Well, now, my beloved brethren and sisters, the challenge is great. The opportunities are all about us. God would have us do His work—and do it with energy and cheerfulness. That work, as He has defined it, is to “succor the weak, lift up the hands which hang down, and strengthen the feeble knees.” (D&C 81:5.)
It is to minister to those in need. It is to comfort the bereaved. It is to visit the widow and the fatherless in their affliction. It is to feed the needy, to clothe the naked, to shelter those who have not a roof over their heads. It is to do as the Master did, who “went about doing good.” (Acts 10:38.)
Before all of us is the great and tremendous challenge to work in the temples. I went through a session the other day in behalf of a man born in 1707. That was 282 years ago. As I sat in the temple, I reflected on his long wait for someone to provide this help for him.
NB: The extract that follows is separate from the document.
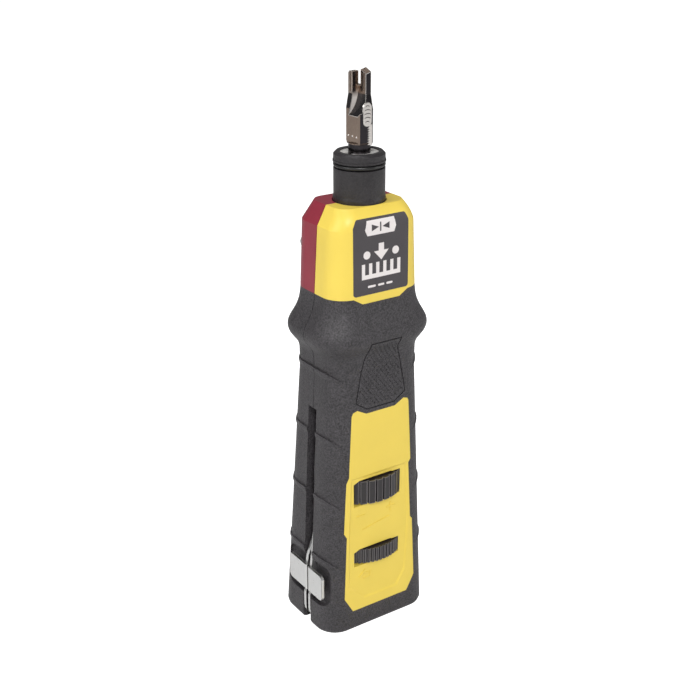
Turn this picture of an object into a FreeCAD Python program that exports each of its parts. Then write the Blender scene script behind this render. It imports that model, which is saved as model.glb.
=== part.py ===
import FreeCAD, Part
import math
import os

# Impact punch down tool: a two-part plastic housing with soft overmoulded grips, a spring
# loaded nose that carries a reversible blade, a hammer released by a sliding sear, two thumb
# wheels in the front panel and a pair of fold-out hand tools in a slot on the left side.
# Millimetres.  Origin on the tool axis in the plane of the sole, +Z towards the blade,
# -Y is the front (panel) side, -X is the side with the folding tools.

V = FreeCAD.Vector

# ------------------------------------------------------------------ housing form
GRIP_H = 122.3            # sole to the top edge of the soft grip
HEAD_H = 28.2             # grip edge to the flat top of the head
HEAD_TOP = GRIP_H + HEAD_H
SHOULDER_Z = HEAD_TOP - 6.2    # foot of the sloping shoulder
SHOULDER_STEPS = 6
SHOULDER_ROUND = 2.6      # power of the curve by which the front of the shoulder falls back
WAIST_Z = GRIP_H - 24.8   # narrowest line of the handle
BULGE_Z = GRIP_H - 12.8   # widest line of the finger stop
SOLE_ROUND = 1.6          # edge rounding round the sole

BASE_W, BASE_F, BASE_R, BASE_C = 21.8, 13.7, 19.0, 8.0      # half width, front, rear, corner
WAIST_W, WAIST_F, WAIST_R, WAIST_C = 17.5, 12.6, 14.5, 8.0
FOOT_W, FOOT_F, FOOT_R, FOOT_C = 17.2, 12.3, 13.8, 7.6      # where the head meets the grip
NECK_W, NECK_F, NECK_R, NECK_C = 15.9, 12.1, 13.7, 6.8      # foot of the shoulder
TOP_W, TOP_F, TOP_R, TOP_C = 12.6, 8.9, 10.4, 5.0           # flat top
BULGE_W, BULGE_F, BULGE_C = 4.2, 3.5, 3.4                   # how far the finger stop stands out
BULGE_LINE = [(-12, 0), (-8.5, 0.07), (-5.5, 0.35), (-2.5, 0.88), (0.2, 1.0),
              (3.2, 0.69), (7.0, 0.23), (10.5, 0.04), (13.5, 0)]   # height, share of the bulge

TPE = 1.6                 # soft grip thickness
SOLE = 1.2                # soft grip thickness under the sole
WALL = 2.0                # hard shell below the grip
HEAD_WALL = 2.4           # hard shell at the head
TOP_WALL = 3.3            # end wall of the head
FLOOR = 2.2               # end wall at the sole
RUN = 0.1                 # running clearance, radial
GAP = 0.35                # clearance round the thumb wheels

TONGUE_DROP, TONGUE_HALF, TONGUE_SLOPE = 2.0, 7.1, 3.4      # tongue under the label

# ------------------------------------------------------------------ front panel and label
PANEL_TOP, PANEL_FOOT = WAIST_Z - 13.5, 7.8
PANEL_HALF_TOP, PANEL_HALF_FOOT = 11.5, 15.1
PANEL_JOG = 0.95          # sideways step of the middle of the panel
JOG_LOW, JOG_HIGH = PANEL_FOOT + 28.8, PANEL_TOP - 24.8
PANEL_CORNER = 5.8        # cut corners at the foot
RECESS_DEPTH, RECESS_SLOPE = 0.35, 2.2    # sunk lower panel, run of its wall per mm of depth
RECESS_RIM, RECESS_RIM_FOOT = 0.6, 3.6    # rim left at the sides and at the foot
LABEL_HALF, LABEL_FOOT, LABEL_TOP = 10.6, GRIP_H + 0.7, HEAD_TOP - 2.8
LABEL_T, LABEL_ROUND = 0.6, 1.1

# ------------------------------------------------------------------ grip relief
RIB_COUNT, RIB_PITCH, RIB_BELOW_WAIST = 4, 22.6, 0.4
RIB_OUT, RIB_TALL, RIB_ROOT = 0.5, 2.3, 0.5     # stands out, fades down over, sunk into the grip
RIB_REAR_TURN, RIB_FRONT_TURN = 50, 66          # degrees that a rib runs round the corners
RIB_STEPS = 9
RIB_SINK_TURN, RIB_SINK = 12, 3.6               # where its front end starts to fall, how far
PAD_HALF = [(6.0, 10.1), (6.1, 6.5), (7.2, 3.0), (8.0, 0.0), (8.6, -3.5), (10.0, -10.5),
            (9.7, -11.3), (5.5, -14.0)]   # half width and height above the waist, none in line
PAD_GROOVE, PAD_GROOVE_DEPTH = 0.4, 0.4
PARTING_W, PARTING_DEPTH = 0.24, 0.3            # joint line between the two halves

# ------------------------------------------------------------------ thumb wheels
WINDOW_LEFT, WINDOW_RIGHT = -10.7, 6.9
WINDOW_CUT = 2.4          # cut corners of the windows
WHEEL_R = 14.9
DIAL_LOW, DIAL_H = PANEL_TOP - 35.1, 8.4
DIAL_TEETH, DIAL_TOOTH, DIAL_LAND = 32, 0.8, 0.70
LOCK_LOW, LOCK_H = DIAL_LOW - 23.3, 5.3
LOCK_TEETH, LOCK_TOOTH, LOCK_LAND = 60, 0.5, 0.46    # land: flat share of a tooth
WINDOW_ABOVE = 0.6        # window edge above and below a wheel
HUB_R = 5.0
HUB_DROP = 5.0
SCREW_H = 5.7             # adjusting thread above the dial

# ------------------------------------------------------------------ nose and mechanism
STROKE = 10.0
COLLAR_R, COLLAR_FOOT_R, COLLAR_BORE = 8.2, 8.4, 6.2
COLLAR_H = 15.5           # collar standing out of the head
COLLAR_FOOT_H = 2.0
COLLAR_CHAMFER = 0.8
CAP_H, CAP_LIP_R, CAP_LIP_H = 3.2, 8.4, 0.6     # cap above the ring groove, and its lip
RING_GROOVE_H, RING_GROOVE_R = 1.9, 7.05
O_RING_WIRE = 0.6         # wire radius of the rubber ring in the groove
FLANGE_R, FLANGE_H = 9.4, 2.4
BUSH_R, BUSH_H, BUSH_BELOW_TOP = 9.4, 4.0, 4.5
BUSH_LIP, BUSH_LIP_H = 0.9, 1.6
SOCKET_SINK, SOCKET_H = 0.5, 24.5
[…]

There is a great work of redemption that needs doing, and you have the capacity to do much of it. I compliment you on the degree to which you are doing this, and urge you on.
Our Father loves you, each of you, as much as He loves any of His children. Your righteous service is as acceptable, your strength is as greatly needed, your love is as much desired as that of any.
You carry in your hearts, each of you, a testimony of this great latter-day work, of the God of heaven under whose plan we operate, of the Savior of mankind in whose name we act. Where there is loneliness, may you find understanding friends. Where there is weakness, may you find strength. Where there is sorrow, may your hearts come to know gladness. Where there is bitterness, may the sweet spirit of the Lord bring a soothing balm and grant you courage to face the dawn of each new day. Your hope can be as strong as the hope of any, your faith as powerful. Your Eternal Father loves you. Your Savior loves you. All of us love you. We pray for you that you may be happy and productive in your lives and shed a beneficent influence wherever you go.